Abusir diente als Nekropole für die Könige der 5. Dynastie, die direkt auf die Erbauer der Großen Pyramiden von Giza folgte. Die Grabanlagen von Sahure, Niussere und Neferirkare wurden unter der Leitung des deutschen Ludwig Borchardt von 1902 an vorbildlich ausgegraben und publiziert. Das Sonnenheiligtum des Königs Niussere wurde in mehreren Bänden von Freiherr von Bissing von 1898-1901 ausgegraben, und das Sonnenheiligtum des Königs Userkaf von Stock und Ricke (1954-1957). Bis in die 60er Jahre hinein blieb es dann still um Abusir. Mit Zaba kam dann die tschechische Mission nach Abusir, die dort bis heute tätig ist. Unter der Leitung von Verner wurden schließlich die Pyramidenanlage der Königin Chentkaus II. ausgegraben und veröffentlicht. Die Grabungen am Komplex des Königs Reneferef sind noch im Gange. Dazu kommen zahlreiche Mastabas und andere Gräber. Ja, ganze Gräberfelder konnten in Abusir neu entdeckt werden.

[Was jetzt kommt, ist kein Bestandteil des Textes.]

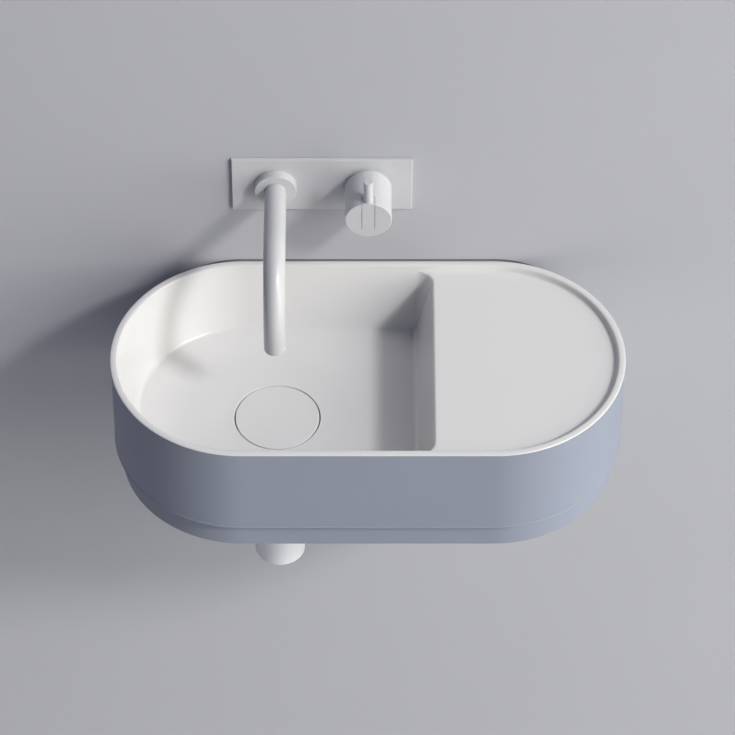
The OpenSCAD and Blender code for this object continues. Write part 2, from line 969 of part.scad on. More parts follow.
module plate_gasket() {
    color(rubber_black)
    difference() {
        translate([
            -tap_x - plate_w / 2 + gasket_edge + trim_gap,
            -gasket_pocket,
            tap_z - plate_h / 2 + gasket_edge + trim_gap
        ])
            cube([
                plate_w - 2 * (gasket_edge + trim_gap),
                gasket_pocket,
                plate_h - 2 * (gasket_edge + trim_gap)
            ]);
        at_spout()
            rod_y(spout_tower_r + trim_gap, -gasket_pocket - over, over);
        at_knob()
            rod_y(knob_tower_r + trim_gap, -gasket_pocket - over, over);
    }
}

// Brass block in the wall: spout tower, cartridge tower, the passage between them and the inlets
module mixer_body() {
    color(brass_yellow)
    difference() {
        union() {
            translate([block_left, block_front, tap_z - block_h / 2])
                cube([block_right - block_left, block_d, block_h]);
            at_spout()
                rod_y(spout_tower_r, -plate_t - tower_nose, block_front + 1);
            at_knob()
                rod_y(knob_tower_r, -plate_t - sleeve_t, block_front + 1);
        }
        at_spout()
            rod_y(spout_r + fit, -plate_t - tower_nose - over, spout_end_y + 8);
        at_knob()
            rod_y(cartridge_r + fit, -plate_t - sleeve_t - over, cartridge_back);
        translate([spout_x, spout_end_y + 4, tap_z])
            rotate([0, 90, 0])
                cylinder(r = passage_r - 2, h = tap_spacing);
        for (side = [-1, 1])
            translate([knob_x + side * inlet_spacing / 2, block_mid, tap_z - block_h / 2 - over])
                cylinder(r = inlet_r, h = inlet_depth + over);
        for (side = [-1, 1])
            translate([knob_x + side * (cartridge_r - 4), block_mid, tap_z - block_h / 2 + inlet_depth - over])
                rotate([0, side * -20, 0])
                    cylinder(r = 3, h = 12);
        for (side = [-1, 1])
            translate([-tap_x + side * tap_spacing / 4 - 8, 0, tap_z + block_h / 2 - 8])
                rod_y(bolt_r - 0.5, block_back - 14, block_back + over);
    }
}

// Steel plate behind the block with four fixing holes
module mixer_bracket() {
    color(steel_grey)
    translate([0, block_back, 0])
        difference() {
            translate([-tap_x - bracket_hole_x / 2 - bracket_margin, 0, tap_z - bracket_hole_z / 2 - bracket_margin])
                cube([
                    bracket_hole_x + 2 * bracket_margin,
                    bracket_t,
                    bracket_hole_z + 2 * bracket_margin
                ]);
            for (side = [-1, 1])
                for (row = [-1, 1])
                    translate([-tap_x + side * bracket_hole_x / 2, 0, tap_z + row * bracket_hole_z / 2])
                        rod_y(bracket_hole_r, -over, bracket_t + over);
            for (side = [-1, 1])
                translate([-tap_x + side * tap_spacing / 4 - 8, 0, tap_z + block_h / 2 - 8])
                    rod_y(bolt_r, -over, bracket_t + over);
        }
}

module bracket_bolts() {
    color(steel_grey)
    for (side = [-1, 1])
        translate([-tap_x + side * tap_spacing / 4 - 8, 0, tap_z + block_h / 2 - 8]) {
            rod_y(bolt_r - 0.5 - fit, block_back - 12, block_back + bracket_t);
            rod_y(bolt_r + 2.5, block_back + bracket_t, block_back + bracket_t + bolt_head_h);
        }
}

// Mixing cartridge in its tower
module cartridge() {
    color(plastic_grey)
    at_knob()
        difference() {
            union() {
                rod_y(cartridge_r, cartridge_front, cartridge_back - 1);
                rod_y(cartridge_neck_r, -plate_t, cartridge_front + 1);
            }
            rod_y(stem_r + fit, -plate_t - over, stem_in + 1);
        }
}

module cartridge_nut() {
    color(brass_yellow)
    at_knob()
        ring_y(cartridge_r, cartridge_neck_r + trim_gap, cartridge_front - 7, cartridge_front);
}

// Threaded ring that holds the wall plate against the wall, in the shade behind the knob
module knob_sleeve() {
    color(satin_white)
    at_knob()
        ring_y(sleeve_r, knob_tower_r + fit, -plate_t - sleeve_t, -plate_t);
}

// Hollow stem that turns the cartridge with the knob
module cartridge_stem() {
    color(steel_grey)
    at_knob()
        ring_y(stem_r, rod_bore + fit, stem_out, stem_in);
}

// Rod in the stem that the lever's tongue draws forward to open the flow
module control_rod() {
    color(steel_grey)
    at_knob()
        rod_y(rod_bore, control_out, control_in);
}

// Control knob with its slot for the tongue, its stem bore and its screw hole
module knob() {
    color(satin_white)
    at_knob()
        difference() {
            union() {
                rod_y(knob_r, knob_front + wash_r, knob_rear);
                translate([0, knob_front + wash_r, 0])
                    rotate([90, 0, 0])
                        cylinder(r1 = knob_r, r2 = knob_r - wash_r / 2, h = wash_r);
            }
            translate([
                -tongue_w / 2 - tongue_gap,
                knob_front - over,
                -tongue_foot - tongue_gap / 2
            ])
                cube([
                    tongue_w + 2 * tongue_gap,
                    tongue_d + tongue_gap + over,
                    knob_r + tongue_foot + over
                ]);
            rod_y(stem_r + fit / 2, stem_out - 1, knob_rear + over);
            rod_y(rod_bore + hole_gap, knob_front + tongue_d, stem_out + over);
            translate([0, pivot_y, pivot_z])
                rod_along_x(pivot_r, pivot_l);
            translate([0, stem_out + 10, -knob_r - over])
                cylinder(r = screw_r + fit, h = knob_r + over - stem_r / 2);
        }
}

module knob_set_screw() {
    color(steel_grey)
    at_knob()
        translate([0, stem_out + 10, -stem_r - set_screw_l])
            cylinder(r = screw_r, h = set_screw_l);
}

// Tongue that fills the knob's slot and tips forward on its pin
module lever_tongue() {
    color(satin_white)
    at_knob()
        difference() {
            intersection() {
                rod_y(knob_r, knob_front, knob_front + tongue_d);
                translate([-tongue_w / 2, knob_front, -tongue_foot])
                    cube([tongue_w, tongue_d, knob_r + tongue_foot]);
                union() {
                    translate([0, pivot_y, pivot_z])
                        rod_along_x(pivot_r + pivot_wall, 2 * tongue_w);
                    translate([-tongue_w, knob_front, pivot_z])
                        cube([2 * tongue_w, tongue_d + 1, 2 * knob_r]);
                    translate([-tongue_w, pivot_y, -tongue_foot])
                        cube([2 * tongue_w, tongue_d, knob_r]);
                }
            }
            translate([0, pivot_y, pivot_z])
                rod_along_x(pivot_r + fit, 2 * tongue_w);
            translate([0, lever_y, lever_foot - lever_stub_h - fit])
                cylinder(r = lever_stub_r + fit, h = lever_stub_h + knob_r);
        }
}

module tongue_pin() {
    color(steel_grey)
    at_knob()
        translate([0, pivot_y, pivot_z])
            rod_along_x(pivot_r - 0.005, pivot_l - 0.4);
}

// Upright pin that the hand moves, with its foot shaped to the tongue's round top
module lever_pin() {
    color(satin_white)
    at_knob() {
        difference() {
            union() {
                translate([0, lever_y, lever_foot])
                    cylinder(r = lever_r, h = knob_r + lever_h - lever_foot - wash_r / 2);
                translate([0, lever_y, knob_r + lever_h - wash_r / 2])
                    cylinder(r1 = lever_r, r2 = lever_r - wash_r / 2, h = wash_r / 2);
            }
            rod_y(knob_r, knob_front - over, knob_front + 2 * lever_r + over);
        }
        translate([0, lever_y, lever_foot - lever_stub_h])
            cylinder(r = lever_stub_r, h = lever_stub_h + knob_r - lever_foot + over);
    }
}

// The spout's run, used for the tube's outside and for its bore
module spout_run(r, y_back, z_low) {
    rod_y(r, bend_y, y_back);
    translate([0, bend_y, -spout_bend_r])
        rotate([180, 0, 0])
            rotate([0, 90, 0])
                rotate_extrude(angle = 90)
                    translate([spout_bend_r, 0])
                        circle(r = r);
    translate([0, -spout_reach, z_low])
        cylinder(r = r, h = -spout_bend_r - z_low);
}

// Bent tube with two ring grooves on the end that sits in the wall
module spout_tube() {
    color(satin_white)
    at_spout()
        difference() {
            spout_run(spout_r, spout_end_y, spout_low);
            spout_run(spout_r - spout_wall, spout_end_y + over, spout_low - over);
            for (i = [0, 1])
                ring_y(
                    spout_r + over, spout_r - ring_depth,
                    spout_end_y - 8 - 6 * i, spout_end_y - 8 - 6 * i + ring_w
                );
        }
}

module spout_collar() {
    color(satin_white)
    at_spout()
        difference() {
            union() {
                rod_y(collar_r, -plate_t - collar_t + wash_r, -plate_t);
                translate([0, -plate_t - collar_t + wash_r, 0])
                    rotate([90, 0, 0])
                        cylinder(r1 = collar_r, r2 = collar_r - wash_r, h = wash_r);
            }
            rod_y(spout_r + fit, -plate_t - collar_t - over, over);
            rod_y(spout_tower_r + fit, -plate_t - tower_nose - trim_gap, over);
            translate([0, -plate_t - collar_t + 4.5, -collar_r - over])
                cylinder(r = screw_r + fit, h = collar_r + over - spout_r / 2);
        }
}

module spout_set_screw() {
    color(steel_grey)
    at_spout()
        translate([0, -plate_t - collar_t + 4.5, -collar_r + 1.5])
            cylinder(r = screw_r, h = collar_r - spout_r - 1.5);
}

module spout_o_rings() {
    color(rubber_black)
    at_spout()
        for (i = [0, 1])
            ring_y(
                spout_r + fit / 2, spout_r - ring_depth + 0.02,
                spout_end_y - 8 - 6 * i + 0.1, spout_end_y - 8 - 6 * i + ring_w - 0.1
            );
}

// Water outlet insert with two rings of holes
module aerator() {
    color(steel_grey)
    at_spout()
        translate([0, -spout_reach, spout_low + aerator_in])
            difference() {
                cylinder(r = aerator_r, h = aerator_h);
                translate([0, 0, 3])
                    cylinder(r = aerator_r - 1.5, h = aerator_h);
                for (row = [1, 2])
                    for (i = [0:6 * row - 1])
                        rotate([0, 0, 360 * i / (6 * row)])
                            translate([3.6 * row, 0, -over])
                                cylinder(r = wash_r, h = aerator_h);
            }
}

inner_basin();
outer_casing();
base_pan();
rim_bead();
rod_inserts();
pan_rods();
pan_washers();
pan_nuts();
hanger_bolts();
stud_sleeves();
stud_washers();
stud_nuts();
drain_cover();
cover_carrier();
plug_seal();
waste_body();
click_cartridge();
flange_seal();
floor_gasket();
waste_backnut();
trap_nut();
trap_washer();
dip_tube();
trap_body();
cup_seal();
trap_cup();
outlet_washer();
outlet_nut();
outlet_pipe();
wall_rosette();
tap_plate();
plate_gasket();
mixer_body();
mixer_bracket();
bracket_bolts();
cartridge();
cartridge_nut();
knob_sleeve();
cartridge_stem();
control_rod();
knob();
knob_set_screw();
lever_tongue();
tongue_pin();
lever_pin();
spout_tube();
spout_collar();
spout_set_screw();
spout_o_rings();
aerator();
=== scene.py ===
"""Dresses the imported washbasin: skins for the parts that show, finishes for all of them, and the stage."""

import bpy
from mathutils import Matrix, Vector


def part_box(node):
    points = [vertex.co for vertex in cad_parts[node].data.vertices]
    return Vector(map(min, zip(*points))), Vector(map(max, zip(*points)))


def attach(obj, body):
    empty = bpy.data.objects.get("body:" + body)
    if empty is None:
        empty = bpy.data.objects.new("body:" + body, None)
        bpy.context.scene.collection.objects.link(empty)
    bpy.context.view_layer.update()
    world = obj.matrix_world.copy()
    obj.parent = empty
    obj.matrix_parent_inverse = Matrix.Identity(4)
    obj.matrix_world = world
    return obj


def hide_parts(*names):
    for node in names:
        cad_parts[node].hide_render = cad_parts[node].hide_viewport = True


bl_info = {
    "name": "Washbasin dresser",
    "version": (1, 0, 0),
    "blender": (4, 5, 0),
    "location": "3D View > Sidebar > Basin",
    "description": "Builds the visible skins, the finishes and the stage of a wall-hung washbasin",
    "category": "Object",
}

from collections import namedtuple
from math import acos, asin, cos, degrees, hypot, pi, radians, sin, sqrt, tan

import bmesh
import bpy
from bpy.props import FloatProperty, FloatVectorProperty, IntProperty, PointerProperty
from mathutils import Vector

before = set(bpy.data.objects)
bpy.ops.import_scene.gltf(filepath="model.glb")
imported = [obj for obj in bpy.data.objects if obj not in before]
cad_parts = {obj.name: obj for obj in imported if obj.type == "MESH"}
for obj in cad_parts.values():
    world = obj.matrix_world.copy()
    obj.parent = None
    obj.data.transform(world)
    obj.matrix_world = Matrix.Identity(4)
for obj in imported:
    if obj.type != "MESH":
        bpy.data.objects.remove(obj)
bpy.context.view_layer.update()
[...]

Verner beginnt seine Reise mit dem Kapitel "Im Schatten von Memphis". Die Geschichte des Alten Reiches und die zu Memphis gehörenden Nekropolen - Abu Roash, Giza, Sakkara, Dahschur - bilden die Einleitung für die Nekropole von Abusir, die sich im Zentrum dieser gigantischen Anlagen befindet. Das 2. Kapitel "Abusir - Schicksal einer königlichen Nekropole" ist eine umfassende Beschreibung der Anlagen von Abusir. Im 3. Kapitel "Im Zeichen der Sonne" bespricht Verner die religiösen Hintergründe der 5. Dynastie und geht dabei u.a. detailliert auf die Sonnenheiligtümer von Abusir ein. Im 4. Kapitel "Die Königsmutter" erfährt der Leser was es mit den zwei Königinnen namens Chentkaus in Giza und Abusir auf sich hat - ein Problem, das die Wissenschaft wohl noch länger begleiten wird. Das 5. Kapitel "Das Geheimnis der Unvollendeten Pyramide" ist ganz den Grabungen am Grabkomplex des Neferefre gewidmet, der mit samt seinen Funden genau beschrieben wird. Im 6. Kapitel "Zeugnis der Papyrusarchive" geht es um eine der wichtigsten Entdeckungen des ganzen Alten Reiches: die Papyri von Abusir. Gleich nach den Pyramidentexten handelt es sich hierbei um die wichtigste schriftliche Überlieferung aus dem Alten Reich überhaupt. Aus dem Inhalt erschließen sich die ältesten religiösen und administrativen Details der ägyptischen Geschichte und Kultur! Im 7. Kapitel "Die atemberaubende Karriere eines königlichen Friseurs" wird eine der bedeutendsten Mastabas des Alten Reiches besprochen - und natürlich deren Inhaber: Ptahschepses. Das 8. Kapitel "Das Grab eines Verräters" erzählt die Geschichte von Udjahorresnet und seinem praktisch grabräubersicheren Grab. Kapitel 9 "Die Vergangenheit im Sand begraben" ist die Geschichte der Erforschung von Abusir - von Plinius bis zu Verner selbst.

Am Ende des Bandes folgt eine Übersicht über alle tschechischen Grabungen in Ägypten, eine Bibliographie zu Abusir, eine Zeittafel und ein Index. So hat das Buch 245 Seiten im Großformat und auf jeder Seite mindestens eine oder auch mehrere farbige Abbildungen, oft ganzseitig, und von bester Qualität. Der eigentliche Gewinn dieser Aufnahmen liegt aber in ihrer Einzigartigkeit. Wir sehen hier den Arbeitern zu oder den Waschfrauen von Abusir, den Fellachen beim Bestellen der Felder oder der Sonne, wie sie hinter den Pyramiden aufgeht. Pläne, Rekonstuktionen, Grundrisszeichungen - alles in großer Anzahl, machen aus diesem Buch praktisch einen herrlichen Bildband, der mit Motiven aufwartet, die man sonst in keinem anderen Bildband findet. Verner ist es gelungen, Abusir neu auferstehen zu lassen. Das ist das Fazit dieses herrlichen Buches, auf das niemand verzichten kann, der die Pyramiden oder das Alte Reich zu seinem Thema gewählt hat!

Professor Miroslav Verner arbeitet seit 1966 für das Tschechische Archäologische Institut und ist seit 1993 dessen Direktor. Als Gastprofessor lehrt er an den Universitäten von Wien und Hamburg. Die tschechischen Grabungen in Abusir leitet er seit 1976.